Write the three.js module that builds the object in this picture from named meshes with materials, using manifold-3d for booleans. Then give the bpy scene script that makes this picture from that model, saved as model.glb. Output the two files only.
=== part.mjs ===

* * *

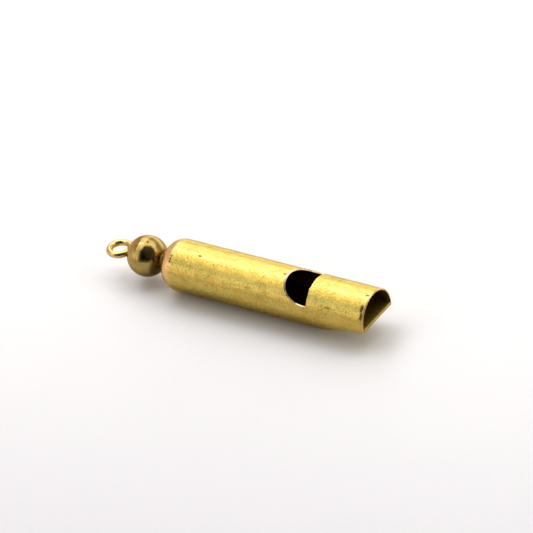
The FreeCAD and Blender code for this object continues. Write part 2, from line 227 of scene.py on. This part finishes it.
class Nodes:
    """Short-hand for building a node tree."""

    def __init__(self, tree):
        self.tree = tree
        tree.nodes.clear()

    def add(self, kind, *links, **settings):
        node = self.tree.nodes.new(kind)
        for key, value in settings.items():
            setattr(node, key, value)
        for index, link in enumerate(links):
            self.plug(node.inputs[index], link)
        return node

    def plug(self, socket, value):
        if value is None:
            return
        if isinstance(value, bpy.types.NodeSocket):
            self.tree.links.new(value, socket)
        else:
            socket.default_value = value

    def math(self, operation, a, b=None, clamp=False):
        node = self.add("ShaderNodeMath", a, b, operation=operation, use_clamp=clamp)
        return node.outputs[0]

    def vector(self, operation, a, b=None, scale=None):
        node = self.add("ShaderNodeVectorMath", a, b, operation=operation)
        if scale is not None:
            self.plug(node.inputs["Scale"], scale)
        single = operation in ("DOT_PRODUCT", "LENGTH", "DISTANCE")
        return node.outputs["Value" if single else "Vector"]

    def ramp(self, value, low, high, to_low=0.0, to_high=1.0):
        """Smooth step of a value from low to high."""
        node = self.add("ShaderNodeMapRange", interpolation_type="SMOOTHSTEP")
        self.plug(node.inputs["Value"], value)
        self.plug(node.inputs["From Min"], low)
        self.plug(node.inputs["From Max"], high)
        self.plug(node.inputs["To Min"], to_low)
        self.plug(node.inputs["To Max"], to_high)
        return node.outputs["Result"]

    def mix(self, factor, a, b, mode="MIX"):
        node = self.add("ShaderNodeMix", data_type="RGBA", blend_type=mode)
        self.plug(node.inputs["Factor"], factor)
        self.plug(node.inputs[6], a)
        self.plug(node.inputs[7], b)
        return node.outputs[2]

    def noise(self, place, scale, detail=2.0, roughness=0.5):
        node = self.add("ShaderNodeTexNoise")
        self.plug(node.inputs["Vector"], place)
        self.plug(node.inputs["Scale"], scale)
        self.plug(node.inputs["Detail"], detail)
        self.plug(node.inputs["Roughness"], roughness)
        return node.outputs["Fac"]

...

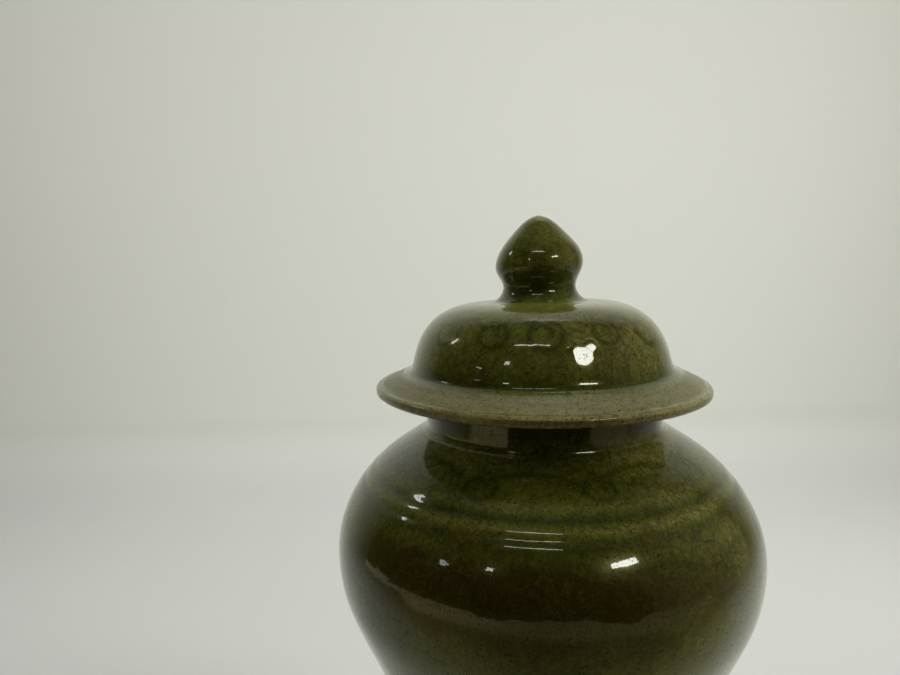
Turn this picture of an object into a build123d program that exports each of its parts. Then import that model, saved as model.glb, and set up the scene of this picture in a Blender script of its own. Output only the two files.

● **Given instruction**:
Give again the run of lines that opens at the line with "The FreeCAD and" and closes at the line with "return node.outputs[0]", exactly, and only that run.

● **Solution to this exercise**:
The FreeCAD and Blender code for this object continues. Write part 2, from line 227 of scene.py on. This part finishes it.
class Nodes:
    """Short-hand for building a node tree."""

    def __init__(self, tree):
        self.tree = tree
        tree.nodes.clear()

    def add(self, kind, *links, **settings):
        node = self.tree.nodes.new(kind)
        for key, value in settings.items():
            setattr(node, key, value)
        for index, link in enumerate(links):
            self.plug(node.inputs[index], link)
        return node

    def plug(self, socket, value):
        if value is None:
            return
        if isinstance(value, bpy.types.NodeSocket):
            self.tree.links.new(value, socket)
        else:
            socket.default_value = value

    def math(self, operation, a, b=None, clamp=False):
        node = self.add("ShaderNodeMath", a, b, operation=operation, use_clamp=clamp)
        return node.outputs[0]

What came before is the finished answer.